We’re really excited about Point because it’s in our backyard and had low breakeven wells. And we’re using horseshoe technology to improve economics out of that asset, but I believe there will be a little bit of a shift and much more emphasis on free cash flow growth and generation over the next year.
John Abbott: And just a really quick follow-up, for your hedges as you sort of think to 2025, you already have some hedges in place. How do you think about the extent that you want to be hedged next year just given commodity volatility?
Jason Pigott: If you look at our hedge table, you can see that we usually are putting hedges on when oil gets to $75. In the past, we’ve tended to be 75% hedged a year in advance.
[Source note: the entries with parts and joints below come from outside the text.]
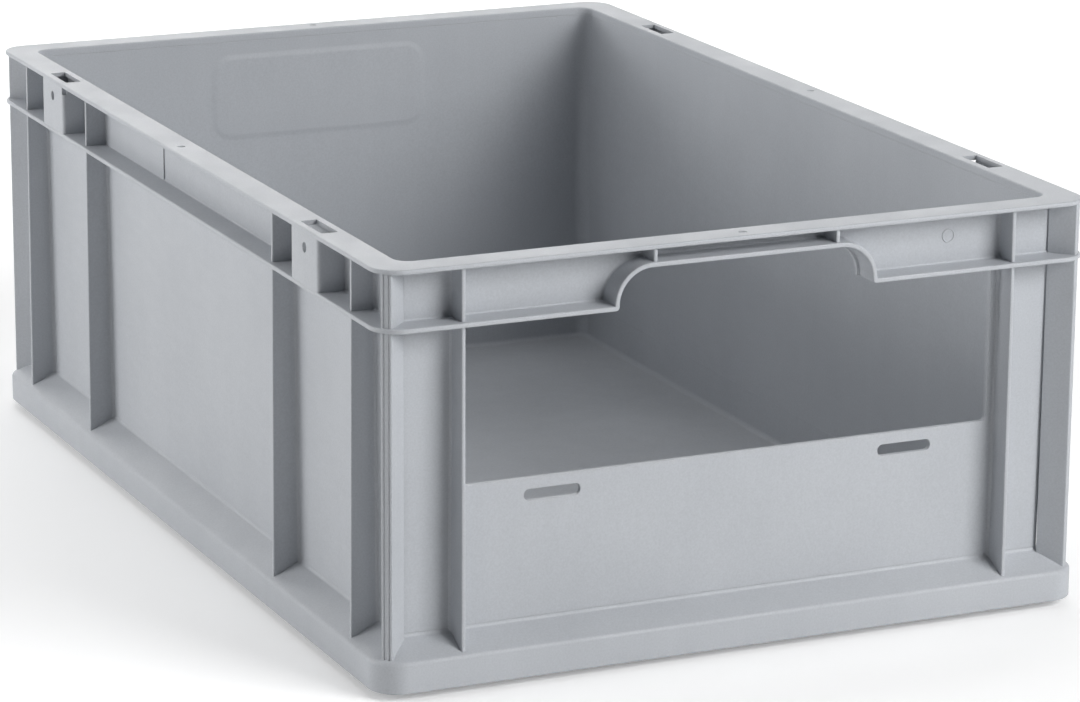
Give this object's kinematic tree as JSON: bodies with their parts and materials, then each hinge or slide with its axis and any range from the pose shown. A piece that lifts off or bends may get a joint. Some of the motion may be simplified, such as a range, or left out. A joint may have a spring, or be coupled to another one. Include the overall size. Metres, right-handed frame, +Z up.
{
  "type": "stacking crate with picking opening",
  "caption": "Rigid open-topped stacking crate with ribbed walls, a flat rim and a picking opening in one short side.",
  "frame": {"origin": "middle of the footprint, on the ground under the stacking foot", "axes": "+Z up out of the open top, +Y along the crate from the picking side towards the closed short side, +X across it"},
  "size_m": [0.4, 0.6, 0.22],
  "materials": {
    "crate_plastic": "fine matt moulded polypropylene"
  },
  "bodies": {
    "root": {"base_skirt": "crate_plastic", "corner_fin_front_left": "crate_plastic", "corner_fin_front_right": "crate_plastic", "corner_fin_rear_left": "crate_plastic", "corner_fin_rear_right": "crate_plastic", "corner_wall_front_left": "crate_plastic", "corner_wall_front_right": "crate_plastic", "corner_wall_rear_left": "crate_plastic", "corner_wall_rear_right": "crate_plastic", "end_rib_front_left": "crate_plastic", "end_rib_front_right": "crate_plastic", "end_rib_rear_left": "crate_plastic", "end_rib_rear_right": "crate_plastic", "floor_panel": "crate_plastic", "front_header": "crate_plastic", "front_post_left": "crate_plastic", "front_post_right": "crate_plastic", "front_sill": "crate_plastic", "grip_arch_front": "crate_plastic", "grip_arch_rear": "crate_plastic", "grip_cup": "crate_plastic", "grip_web_front_left": "crate_plastic", "grip_web_front_right": "crate_plastic", "grip_web_rear_left": "crate_plastic", "grip_web_rear_right": "crate_plastic", "latch_pocket_front_left": "crate_plastic", "latch_pocket_front_right": "crate_plastic", "latch_pocket_rear_left": "crate_plastic", "latch_pocket_rear_right": "crate_plastic", "rail_left": "crate_plastic", "rail_right": "crate_plastic", "rim_flange": "crate_plastic", "side_rib_left_front_1": "crate_plastic", "side_rib_left_front_2": "crate_plastic", "side_rib_left_rear_1": "crate_plastic", "side_rib_left_rear_2": "crate_plastic", "side_rib_right_front_1": "crate_plastic", "side_rib_right_front_2": "crate_plastic", "side_rib_right_rear_1": "crate_plastic", "side_rib_right_rear_2": "crate_plastic", "stacking_foot": "crate_plastic", "wall_left": "crate_plastic", "wall_rear": "crate_plastic", "wall_right": "crate_plastic"}
  },
  "joints": []
}
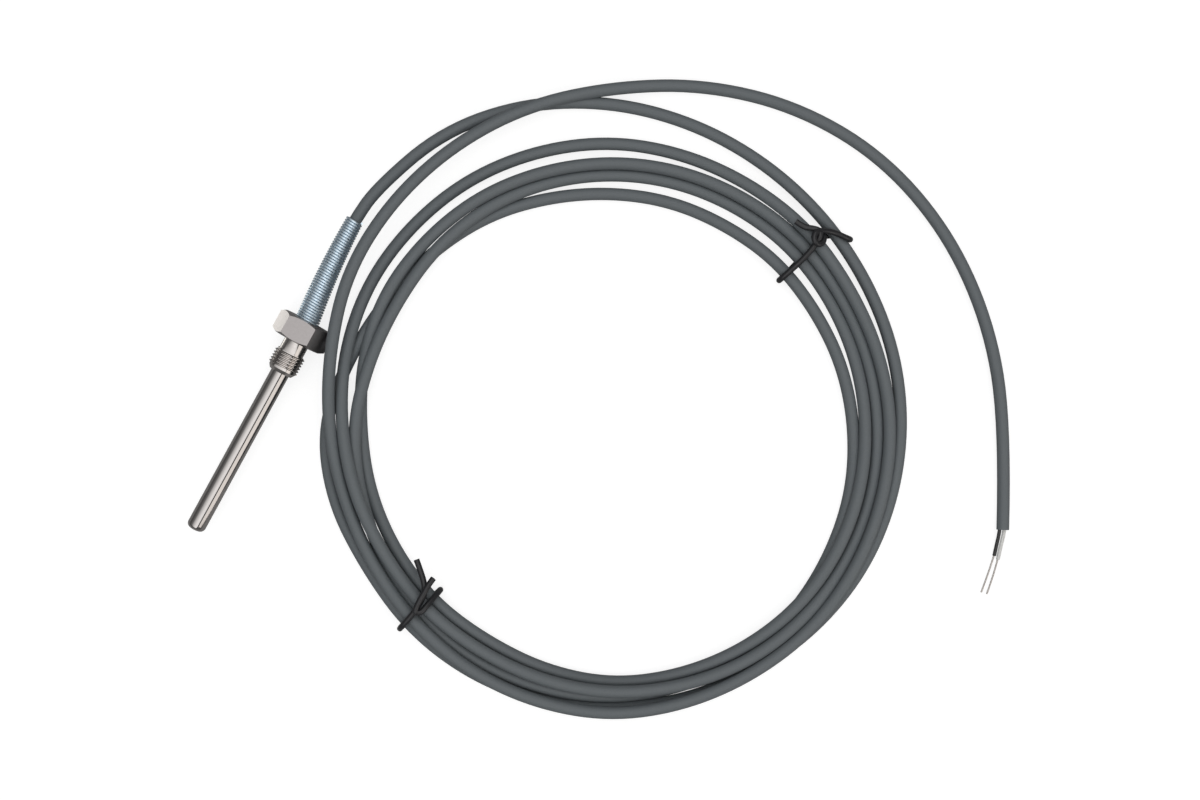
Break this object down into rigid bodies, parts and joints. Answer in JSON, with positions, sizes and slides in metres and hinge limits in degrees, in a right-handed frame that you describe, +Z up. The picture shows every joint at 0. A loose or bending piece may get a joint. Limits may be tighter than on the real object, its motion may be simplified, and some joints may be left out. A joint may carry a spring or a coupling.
{
  "type": "screw-in temperature sensor",
  "caption": "Screw-in temperature sensor: closed metal tube, hexagonal fitting with a fine thread, tapered anti-kink spring and a coiled cable held by twist ties.",
  "frame": {"origin": "centre of the fitting's sealing shoulder, on the sensor's axis", "axes": "-Y along the axis towards the probe's tip, +Y towards the cable, +Z up from the surface that the hexagon lies on, +X towards the coiled cable"},
  "size_m": [0.2415, 0.2152, 0.016],
  "materials": {
    "fitting_steel": "turned, satin to bright",
    "tube_steel": "drawn, bright",
    "spring_steel": "bright drawn wire",
    "cable_jacket": "matt extruded jacket",
    "tie_coating": "smooth coated wire",
    "core_white": "extruded insulation",
    "core_black": "extruded insulation",
    "tinned_copper": "tinned strands",
    "ferrule_metal": "crimped",
    "resin": "cast resin",
    "filler_paste": "cured paste",
    "bead_coating": "dipped coating",
    "splice_metal": "crimped",
    "sleeve_plastic": "shrunk sleeve"
  },
  "bodies": {
    "root": {"screw_fitting": "fitting_steel", "protection_tube": "tube_steel", "kink_spring": "spring_steel", "cable_entry": "cable_jacket", "cable_lead": "cable_jacket", "cable_coil": "cable_jacket", "cable_tail": "cable_jacket", "cable_ferrule": "ferrule_metal", "potting_plug": "resin", "thermistor_bead": "bead_coating", "tip_filler": "filler_paste", "core_white_end": "core_white", "core_black_end": "core_black", "conductor_white_end": "tinned_copper", "conductor_black_end": "tinned_copper", "tie_upper": "tie_coating", "tie_lower": "tie_coating", "core_white_inner": "core_white", "core_black_inner": "core_black", "splice_white": "splice_metal", "splice_black": "splice_metal", "shrink_white": "sleeve_plastic", "shrink_black": "sleeve_plastic", "lead_white": "tinned_copper", "lead_black": "tinned_copper"}
  },
  "joints": []
}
What I believe the team has done a good job is just work – when we see volatility and prices rising, we’ll layer on some hedges, but they’ve been at that $75 range. You saw the big jump in our heads position. That was a result of knowing that we were in the hunt on the Point acquisition and we wanted to lock in more free cash flow and the economics of that deal. So we’re in a higher – ultimately, at a higher hedge position than we would normally be in, but we wouldn’t hesitate to add hedges if we see oil spikes and put on additional layers in that $75 range.
Operator: That concludes our Q&A session. I will now turn the conference back over to Mr. Ron Hagood for closing remarks.
Jason Pigott: Thank you for joining us. As always, we appreciate your interest in Vital Energy. And this concludes this morning’s call.
Operator: Ladies and gentlemen, that concludes today’s call. Thank you all for joining. You may now disconnect.